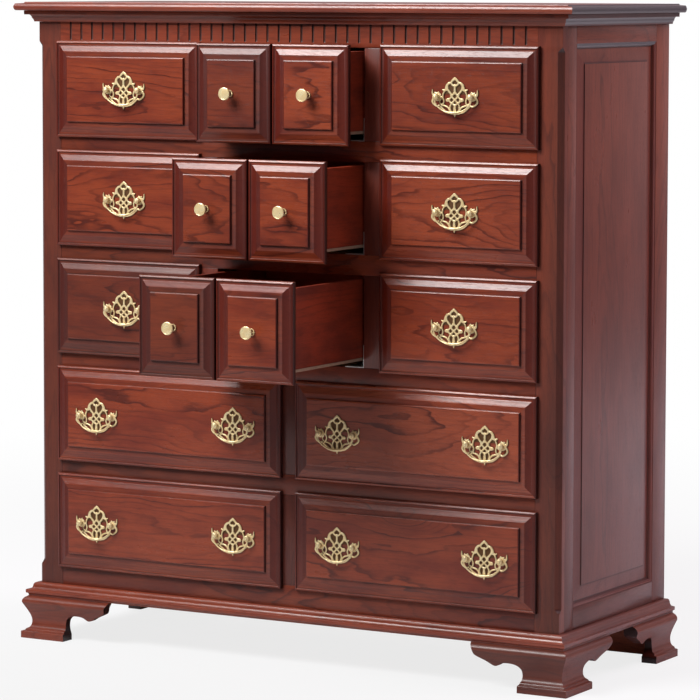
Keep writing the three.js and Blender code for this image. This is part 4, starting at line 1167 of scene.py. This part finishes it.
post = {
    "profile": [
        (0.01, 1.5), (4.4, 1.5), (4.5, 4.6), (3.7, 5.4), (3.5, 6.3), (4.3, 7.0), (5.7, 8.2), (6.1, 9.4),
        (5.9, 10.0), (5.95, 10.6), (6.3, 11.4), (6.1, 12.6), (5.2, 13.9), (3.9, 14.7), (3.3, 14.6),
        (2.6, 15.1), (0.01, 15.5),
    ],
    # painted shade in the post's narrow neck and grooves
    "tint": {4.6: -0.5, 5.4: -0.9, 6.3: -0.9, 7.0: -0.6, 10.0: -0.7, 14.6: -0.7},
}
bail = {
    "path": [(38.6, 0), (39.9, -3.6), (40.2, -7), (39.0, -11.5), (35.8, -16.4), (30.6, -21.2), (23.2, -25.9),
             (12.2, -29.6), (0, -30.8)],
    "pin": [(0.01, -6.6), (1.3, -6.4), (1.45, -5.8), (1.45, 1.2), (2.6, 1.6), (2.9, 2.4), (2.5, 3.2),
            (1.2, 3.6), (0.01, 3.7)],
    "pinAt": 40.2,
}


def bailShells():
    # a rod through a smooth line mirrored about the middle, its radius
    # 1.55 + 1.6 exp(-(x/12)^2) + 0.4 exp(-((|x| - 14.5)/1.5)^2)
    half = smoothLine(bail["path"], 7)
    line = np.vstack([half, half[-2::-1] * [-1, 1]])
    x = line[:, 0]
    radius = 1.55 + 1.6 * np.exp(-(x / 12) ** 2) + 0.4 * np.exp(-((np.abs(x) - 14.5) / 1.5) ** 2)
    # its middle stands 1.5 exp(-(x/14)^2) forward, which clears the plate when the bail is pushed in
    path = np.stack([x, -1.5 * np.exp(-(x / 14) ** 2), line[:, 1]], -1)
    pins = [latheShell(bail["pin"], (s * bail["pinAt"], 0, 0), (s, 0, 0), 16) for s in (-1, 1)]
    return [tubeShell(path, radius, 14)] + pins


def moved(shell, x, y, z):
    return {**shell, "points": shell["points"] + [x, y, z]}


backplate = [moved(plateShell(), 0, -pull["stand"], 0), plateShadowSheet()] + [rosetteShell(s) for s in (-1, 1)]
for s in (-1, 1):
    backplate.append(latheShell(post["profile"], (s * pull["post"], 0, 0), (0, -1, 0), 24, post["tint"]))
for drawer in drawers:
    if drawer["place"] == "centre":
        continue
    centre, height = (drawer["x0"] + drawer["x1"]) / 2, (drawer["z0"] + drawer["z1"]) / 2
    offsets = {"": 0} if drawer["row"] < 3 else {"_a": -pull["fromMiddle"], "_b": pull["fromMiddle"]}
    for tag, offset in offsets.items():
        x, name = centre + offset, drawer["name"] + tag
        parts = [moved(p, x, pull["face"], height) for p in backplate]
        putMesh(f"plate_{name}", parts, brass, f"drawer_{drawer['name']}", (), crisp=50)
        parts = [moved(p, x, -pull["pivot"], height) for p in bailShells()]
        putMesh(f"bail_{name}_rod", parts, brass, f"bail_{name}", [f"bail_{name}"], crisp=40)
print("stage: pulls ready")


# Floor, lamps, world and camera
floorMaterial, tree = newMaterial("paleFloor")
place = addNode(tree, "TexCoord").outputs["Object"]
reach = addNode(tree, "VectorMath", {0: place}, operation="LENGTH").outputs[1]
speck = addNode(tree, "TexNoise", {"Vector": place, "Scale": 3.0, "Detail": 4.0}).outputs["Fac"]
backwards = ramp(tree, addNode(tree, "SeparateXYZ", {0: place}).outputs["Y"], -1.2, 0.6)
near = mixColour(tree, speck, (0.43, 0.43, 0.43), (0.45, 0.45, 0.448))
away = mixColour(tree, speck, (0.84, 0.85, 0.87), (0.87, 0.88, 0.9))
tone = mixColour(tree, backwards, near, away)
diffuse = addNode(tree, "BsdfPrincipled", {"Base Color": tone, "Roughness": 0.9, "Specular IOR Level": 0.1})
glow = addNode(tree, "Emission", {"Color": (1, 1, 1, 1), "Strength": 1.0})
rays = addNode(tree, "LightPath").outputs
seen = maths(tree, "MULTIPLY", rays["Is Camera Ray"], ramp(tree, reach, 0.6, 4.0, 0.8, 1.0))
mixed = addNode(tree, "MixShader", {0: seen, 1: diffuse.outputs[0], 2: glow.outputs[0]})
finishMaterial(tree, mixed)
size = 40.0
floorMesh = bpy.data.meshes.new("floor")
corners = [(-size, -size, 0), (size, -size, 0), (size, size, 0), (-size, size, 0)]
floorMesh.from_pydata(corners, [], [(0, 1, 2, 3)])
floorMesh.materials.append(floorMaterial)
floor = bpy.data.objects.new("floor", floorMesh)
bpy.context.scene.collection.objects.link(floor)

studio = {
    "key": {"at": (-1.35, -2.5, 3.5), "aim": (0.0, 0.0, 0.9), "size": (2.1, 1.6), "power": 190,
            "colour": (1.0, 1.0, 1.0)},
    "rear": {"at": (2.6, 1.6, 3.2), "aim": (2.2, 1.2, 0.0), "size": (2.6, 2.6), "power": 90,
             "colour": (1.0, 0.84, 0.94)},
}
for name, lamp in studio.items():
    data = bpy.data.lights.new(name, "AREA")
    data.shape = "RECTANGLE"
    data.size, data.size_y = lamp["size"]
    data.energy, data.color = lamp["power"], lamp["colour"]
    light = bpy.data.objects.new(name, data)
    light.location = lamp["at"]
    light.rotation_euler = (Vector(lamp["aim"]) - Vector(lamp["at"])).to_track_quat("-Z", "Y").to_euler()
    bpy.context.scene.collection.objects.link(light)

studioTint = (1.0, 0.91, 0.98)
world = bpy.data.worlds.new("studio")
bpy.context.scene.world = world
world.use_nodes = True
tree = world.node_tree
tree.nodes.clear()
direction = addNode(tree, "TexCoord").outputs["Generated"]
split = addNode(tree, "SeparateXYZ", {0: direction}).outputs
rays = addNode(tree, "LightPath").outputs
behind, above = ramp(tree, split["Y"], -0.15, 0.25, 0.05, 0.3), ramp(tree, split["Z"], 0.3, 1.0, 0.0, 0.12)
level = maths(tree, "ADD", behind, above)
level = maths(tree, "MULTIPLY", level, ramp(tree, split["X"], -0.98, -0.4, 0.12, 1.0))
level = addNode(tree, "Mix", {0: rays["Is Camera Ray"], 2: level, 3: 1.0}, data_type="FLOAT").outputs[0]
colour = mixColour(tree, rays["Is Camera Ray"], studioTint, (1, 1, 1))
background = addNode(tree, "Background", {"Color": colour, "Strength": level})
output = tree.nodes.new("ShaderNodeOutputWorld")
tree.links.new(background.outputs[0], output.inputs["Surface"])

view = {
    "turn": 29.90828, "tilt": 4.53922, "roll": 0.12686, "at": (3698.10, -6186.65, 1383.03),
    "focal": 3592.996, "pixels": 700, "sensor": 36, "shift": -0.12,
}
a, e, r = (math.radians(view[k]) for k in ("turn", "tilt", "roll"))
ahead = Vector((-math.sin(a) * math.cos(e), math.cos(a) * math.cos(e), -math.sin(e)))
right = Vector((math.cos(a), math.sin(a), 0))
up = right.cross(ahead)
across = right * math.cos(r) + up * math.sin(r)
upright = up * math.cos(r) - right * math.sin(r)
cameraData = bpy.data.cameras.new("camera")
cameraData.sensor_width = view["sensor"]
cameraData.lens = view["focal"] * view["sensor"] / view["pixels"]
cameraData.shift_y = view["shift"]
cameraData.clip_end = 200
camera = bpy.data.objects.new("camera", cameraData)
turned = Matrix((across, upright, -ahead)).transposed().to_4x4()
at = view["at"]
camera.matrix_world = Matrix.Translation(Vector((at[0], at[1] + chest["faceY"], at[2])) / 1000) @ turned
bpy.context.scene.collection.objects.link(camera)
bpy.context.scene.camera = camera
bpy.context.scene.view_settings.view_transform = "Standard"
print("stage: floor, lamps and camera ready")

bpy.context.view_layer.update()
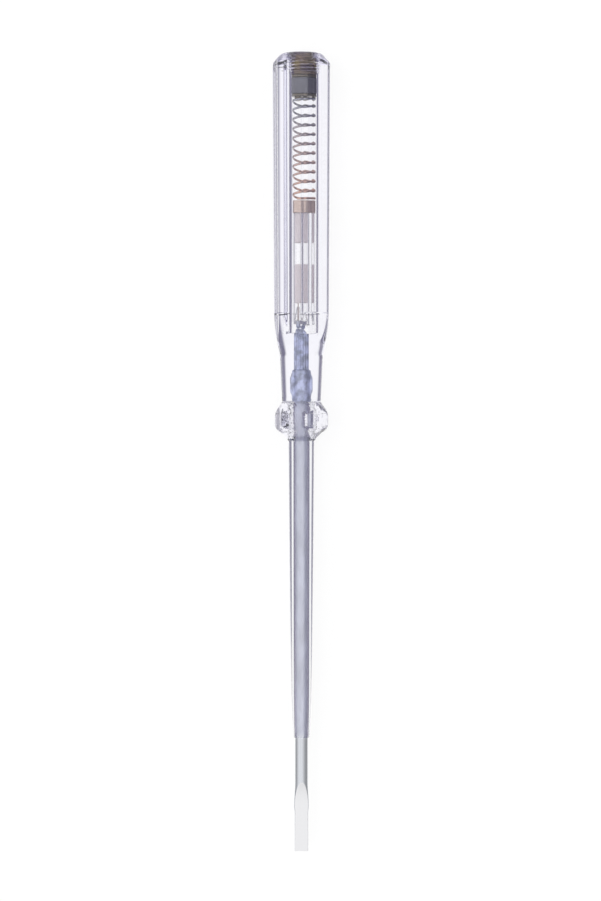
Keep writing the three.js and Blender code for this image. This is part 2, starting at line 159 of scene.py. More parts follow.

--------

Given request
From the entries above, copy every line where the word "parts" shows up.

Right answer
        parts = [moved(p, x, pull["face"], height) for p in backplate]
        putMesh(f"plate_{name}", parts, brass, f"drawer_{drawer['name']}", (), crisp=50)
        parts = [moved(p, x, -pull["pivot"], height) for p in bailShells()]
        putMesh(f"bail_{name}_rod", parts, brass, f"bail_{name}", [f"bail_{name}"], crisp=40)
Keep writing the three.js and Blender code for this image. This is part 2, starting at line 159 of scene.py. More parts follow.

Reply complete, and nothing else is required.